Other people’s tales

Last night we met a couple on a boat who spent the lockdown back in 2020 on Tahanea. We know Tahanea as we spent over three weeks there recently. There’s no village or permanent settlement. Local Polynesians visit occasionally to crop the coconuts. For the majority of the general population this would be a very out there place. 

This couple had provisioned up in anticipation of a two week stay. Then the world went lockdown crazy which they heard about as they had a sat phone to receive email. They made the decision to stay put with two other boats, not returning to another atoll with a village or Tahiti where strict movement restrictions were prevalent. They chose a version of remote Castaway life till travel and freedoms were permitted again. Alone (well with two other boats) for two and a half months. 

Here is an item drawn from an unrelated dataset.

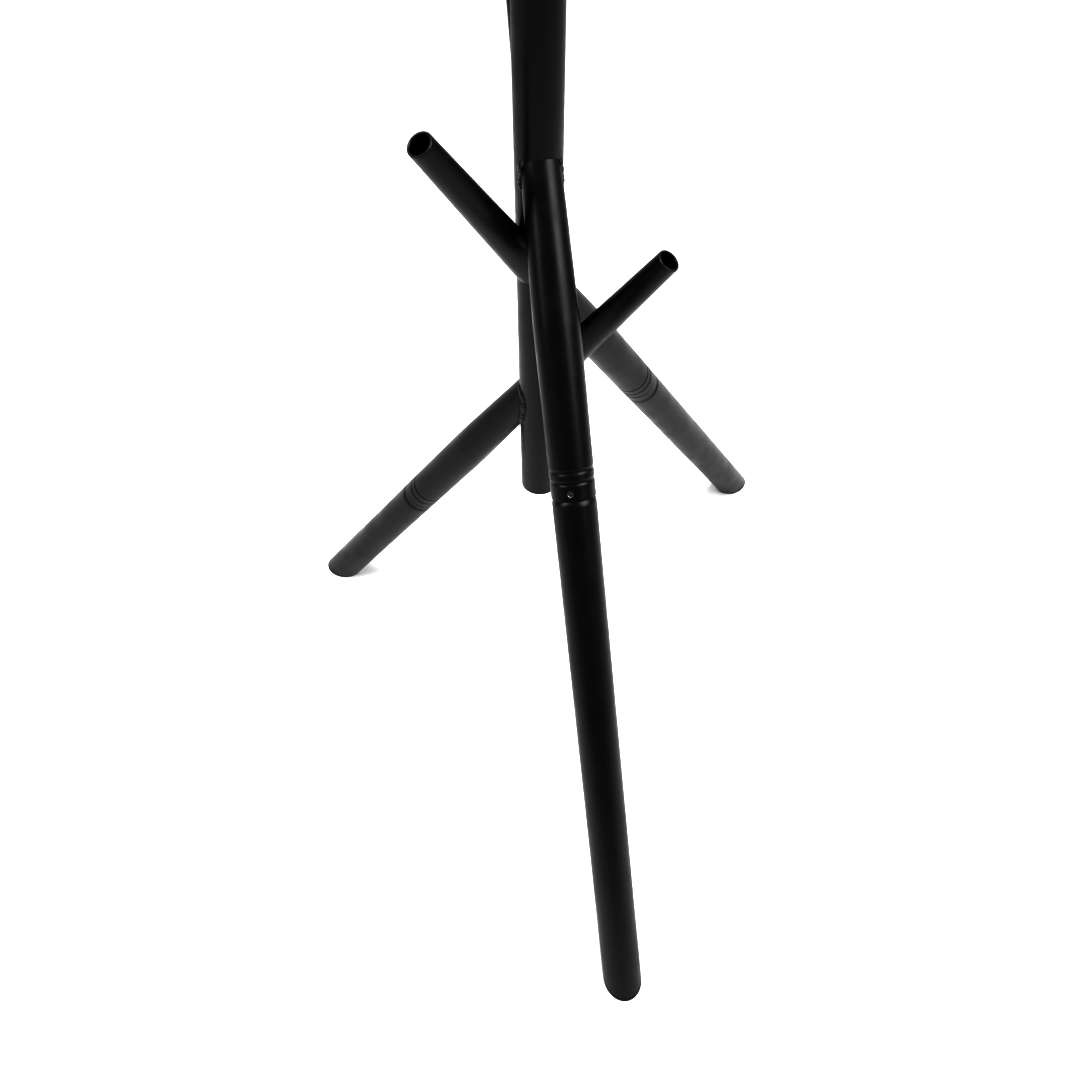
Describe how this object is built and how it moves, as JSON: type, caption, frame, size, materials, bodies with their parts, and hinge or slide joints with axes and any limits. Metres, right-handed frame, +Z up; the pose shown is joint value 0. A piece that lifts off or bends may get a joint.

We listened to stories of daily spear fishing, crabbing, coconut collecting, rationing supplies of food and fuel. We have pondered if we could do this and be comfortable. As long as your water maker keeps going, or there’s rain fall, it would be doable.Limited but possible. I don’t think we’ll try it as an experiment though. Says Helen as I munch my way though a bag of shop bought ready to eat moist apricots. 

Another Tahanea tale involved a wingfoil. A different boat and people we count as good friends now. Let me paint a picture of this if you’re unfamiliar. 

The wingfoil kit uses a surf board but has a 1 meter mast and a carbon fibre hydrofoil attached at the other end of the mast. The foil bit looks a like the shape of a basic aeroplane The rider has an inflatable kite which resembles a Batman wing. By holding this kite to the wind, the board moves forward and when there’s enough speed, due to differences in pressure like an aeroplane, the mast rises out of the water so the rider is standing on the surf board which is 1m out of the water. 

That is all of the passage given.